Canes and walking sticks, upon first mention, sound perhaps like the least interesting objects in the world to collect. Nothing could be further from the truth.
There was a time when no well-heeled gentleman or lady would have been seen in public without his or her walking stick. These often elegantly decorated sticks were not used to give support for walking, but were accessories that were actually “worn” and were, in many instances, symbols of status and wealth.
Many examples, especially those dated between the 19th and early 20th centuries, are made of materials such as gold, silver, tortoiseshell, ivory, enamel, porcelain and various precious and semi-precious stones, created by such notable firms including Meissen and Fabergé. These unassuming objects often hold the key to the history of their owners, and of the events occurring in the world at the time of their use. For instance, “shadow canes” at first glance appear to be simple sticks topped by handles formed of concentric rings. But, when light is cast upon them to reveal their shadow, they show a silhouette, usually of a controversial figure of the day.
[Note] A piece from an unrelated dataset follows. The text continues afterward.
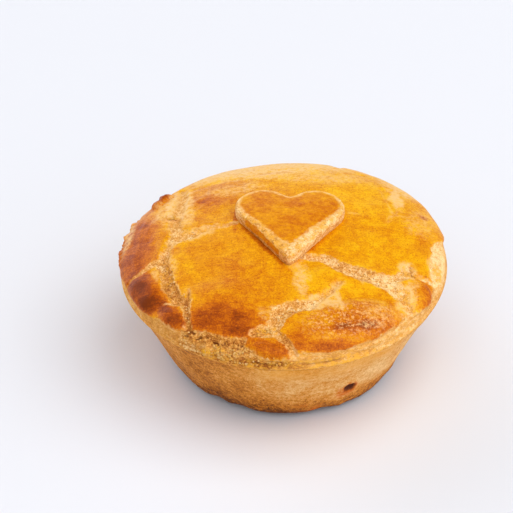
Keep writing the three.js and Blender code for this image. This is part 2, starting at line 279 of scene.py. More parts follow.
@dataclass(frozen=True)
class Dome:
    """The lid's smooth dome, read by places on the crust rolled out flat."""

    mould: Mould = Mould()
    overhang: float = 0.9
    rise: float = 11.0
    squareness: float = 4.2
    round_share: float = 0.35
    lean: float = 0.035
    samples: int = 6000

    @cached_property
    def profile(self) -> tuple[Array, Array, Array]:
        """The dome's section.

        Returns:
            The way along the crust from the middle, and the share of the radius and the rise there.
        """
        turn = np.linspace(math.pi / 2, 0, self.samples)
        reach = np.clip(np.cos(turn), 0, 1) ** (2 / self.squareness)
        shoulder = np.clip(np.sin(turn), 0, 1) ** (2 / self.squareness)
        up = self.rise * ((1 - self.round_share) * shoulder + self.round_share * (1 - reach**2))
        radius = reach * (self.mould.rim_radius + self.overhang)
        way = np.concatenate([[0], np.cumsum(np.hypot(np.diff(radius), np.diff(up)))])
        return way, reach, up

    @property
    def span(self) -> float:
        """Length of the crust from the middle of the lid to its rim."""
        return float(self.profile[0][-1])

    def edge(self, azimuth: Array) -> Array:
        """Returns the lid's outer radius at each azimuth."""
        return self.mould.rim_radius * lobed(azimuth, self.mould.rim_lobes) + self.overhang

    def point(self, x: Array, y: Array) -> Array:
        """Puts places on the rolled-out crust onto the dome.

        Args:
            x: Places to the right of the middle.
            y: Places behind the middle.

        Returns:
            One point for each place, in millimetres.
        """
        way, reach, up = self.profile
        azimuth, along = np.arctan2(y, x), np.minimum(np.hypot(x, y), way[-1])
        share = np.interp(along, way, reach)
        radius = self.edge(azimuth) * share
        leaned = self.lean * radius * np.sin(azimuth) * (1 - share**4)
        return around(radius, azimuth, self.mould.rim_height + np.interp(along, way, up) + leaned)

    def normal(self, x: Array, y: Array, step: float = 0.25) -> Array:
        """Directions that point straight out of the dome.

        Args:
            x: Places to the right of the middle, on the rolled-out crust.
            y: Places behind the middle.
            step: Distance over which the dome's fall is measured.

        Returns:
            One unit direction for each place.
        """
        shrink = np.minimum(1.0, (self.span - 2 * step) / np.maximum(np.hypot(x, y), step))
        u, v = x * shrink, y * shrink
        right = self.point(u + step, v) - self.point(u - step, v)
        back = self.point(u, v + step) - self.point(u, v - step)
        out = np.cross(right, back)
        return out / np.linalg.norm(out, axis=-1, keepdims=True)


# ---- what the oven did to the lid


@dataclass(frozen=True)
class Places:
    """Places on the lid's crust rolled out flat: how far they lie to the right of the middle and
    behind it, and the length of the crust from its middle to the rim.
    """

    x: Array
    y: Array
    span: float

    @cached_property
    def azimuth(self) -> Array:
        """Directions from the middle, in radians."""
        return np.arctan2(self.y, self.x)

    @cached_property
    def degrees(self) -> Array:
        """Directions from the middle, in degrees from 0 to 360."""
        return np.degrees(self.azimuth) % 360

    @cached_property
    def along(self) -> Array:
        """Distances from the middle."""
        return np.hypot(self.x, self.y)

    @cached_property
    def from_rim(self) -> Array:
        """Distances in from the rim."""
        return self.span - self.along

    def grained(self, grain: Grain) -> Array:
        """Returns the height of a grain at the places."""
        return grain.at(self.x, self.y)

    def moved_by(self, right: Grain, back: Grain) -> "Places":
        """Returns the places moved a little to and fro."""
        return Places(self.x + self.grained(right), self.y + self.grained(back), self.span)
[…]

This Napoleon Shadow Cane was used by supporters of the Emperor to secretly show their allegiance to him during his infamous exile.
There are basically three categories of canes: decorative, system or gadget and weapon canes. What makes them fascinating is that there is a cane to match any and every interest. This gorgeous, decorative Fabergé Cane features elegant guilloché enamel, 14K gold and a sparkling rose-cut diamond set in the center. For the musically inspired, there is this incredibly rare Dulcimer and Flute Cane, a system cane with the two working instruments built directly into the shaft! For the more daring at heart, La Diabolique is as bold a weapon cane as it gets. This lethal cane was outlawed in France the day it was created. Protestors used these stealthy sticks during the tumultuous Revolution. If someone in the crowd were to attempt to grab the stick, the force of the pull would release tiny metal spikes along the length of the shaft, shredding the would-be attacker’s hand in an instant. A simple tap on the ground would conceal the true nature of this cane just as quickly.
As you can see, collecting antique canes and walking sticks presents limitless possibilities. And honestly, in all my years dealing with antiques, I am continuously surprised by the stories these absolutely mesmerizing artifacts have to tell.